→ PROBLEM TO WORK ON
Collect each line holding the string "scene".

→ GIVEN ENTRIES
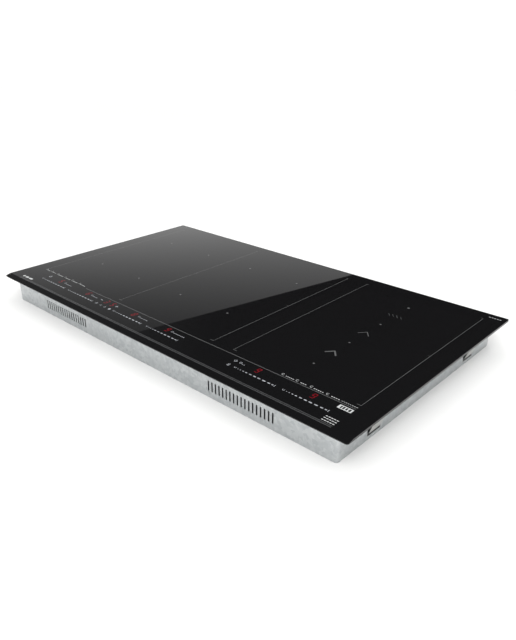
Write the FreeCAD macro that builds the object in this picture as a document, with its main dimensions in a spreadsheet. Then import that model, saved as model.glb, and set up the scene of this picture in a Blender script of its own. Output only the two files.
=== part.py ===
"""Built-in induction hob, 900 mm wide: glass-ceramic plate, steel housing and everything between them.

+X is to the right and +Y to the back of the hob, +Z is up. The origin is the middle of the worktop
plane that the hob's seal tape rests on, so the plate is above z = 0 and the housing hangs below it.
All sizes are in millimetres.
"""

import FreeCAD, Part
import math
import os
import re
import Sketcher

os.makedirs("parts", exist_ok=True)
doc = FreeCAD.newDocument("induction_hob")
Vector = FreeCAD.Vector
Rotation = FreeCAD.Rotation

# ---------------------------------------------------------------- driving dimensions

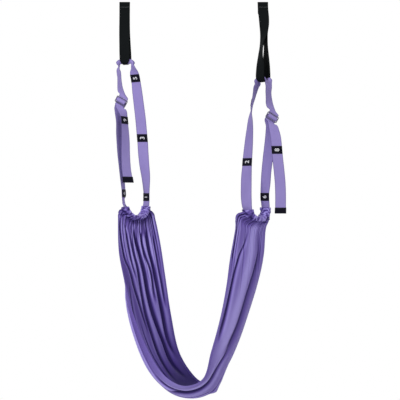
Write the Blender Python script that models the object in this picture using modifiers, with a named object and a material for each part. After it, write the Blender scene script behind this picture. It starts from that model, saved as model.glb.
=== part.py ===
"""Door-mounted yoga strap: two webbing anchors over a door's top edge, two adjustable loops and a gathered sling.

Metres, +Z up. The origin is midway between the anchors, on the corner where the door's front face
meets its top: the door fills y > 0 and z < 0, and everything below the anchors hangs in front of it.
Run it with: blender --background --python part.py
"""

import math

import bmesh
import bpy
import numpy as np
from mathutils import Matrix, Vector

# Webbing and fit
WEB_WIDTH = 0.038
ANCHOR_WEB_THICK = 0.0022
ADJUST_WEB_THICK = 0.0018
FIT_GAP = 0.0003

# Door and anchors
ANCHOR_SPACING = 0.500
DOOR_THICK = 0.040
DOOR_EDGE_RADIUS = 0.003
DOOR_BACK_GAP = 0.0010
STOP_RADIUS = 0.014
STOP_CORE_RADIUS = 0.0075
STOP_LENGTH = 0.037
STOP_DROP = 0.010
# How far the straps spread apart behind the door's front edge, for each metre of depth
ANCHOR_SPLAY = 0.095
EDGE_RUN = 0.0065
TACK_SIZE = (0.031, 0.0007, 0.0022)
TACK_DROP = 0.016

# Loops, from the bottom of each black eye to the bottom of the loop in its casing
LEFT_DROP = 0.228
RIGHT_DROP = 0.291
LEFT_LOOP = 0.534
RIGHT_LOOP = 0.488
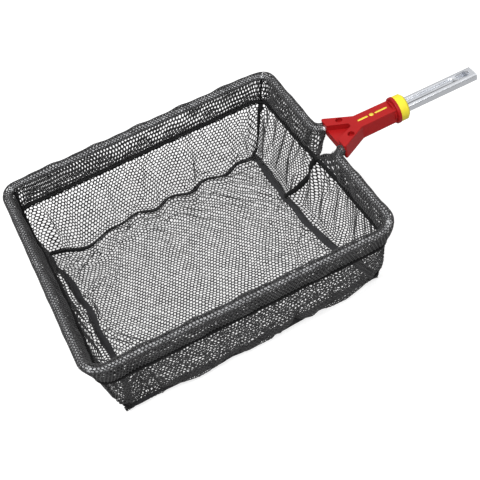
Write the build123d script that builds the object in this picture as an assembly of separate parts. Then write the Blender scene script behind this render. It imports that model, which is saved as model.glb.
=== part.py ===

→ WRITTEN REPLY
Write the FreeCAD macro that builds the object in this picture as a document, with its main dimensions in a spreadsheet. Then import that model, saved as model.glb, and set up the scene of this picture in a Blender script of its own. Output only the two files.
Write the Blender Python script that models the object in this picture using modifiers, with a named object and a material for each part. After it, write the Blender scene script behind this picture. It starts from that model, saved as model.glb.
Write the build123d script that builds the object in this picture as an assembly of separate parts. Then write the Blender scene script behind this render. It imports that model, which is saved as model.glb.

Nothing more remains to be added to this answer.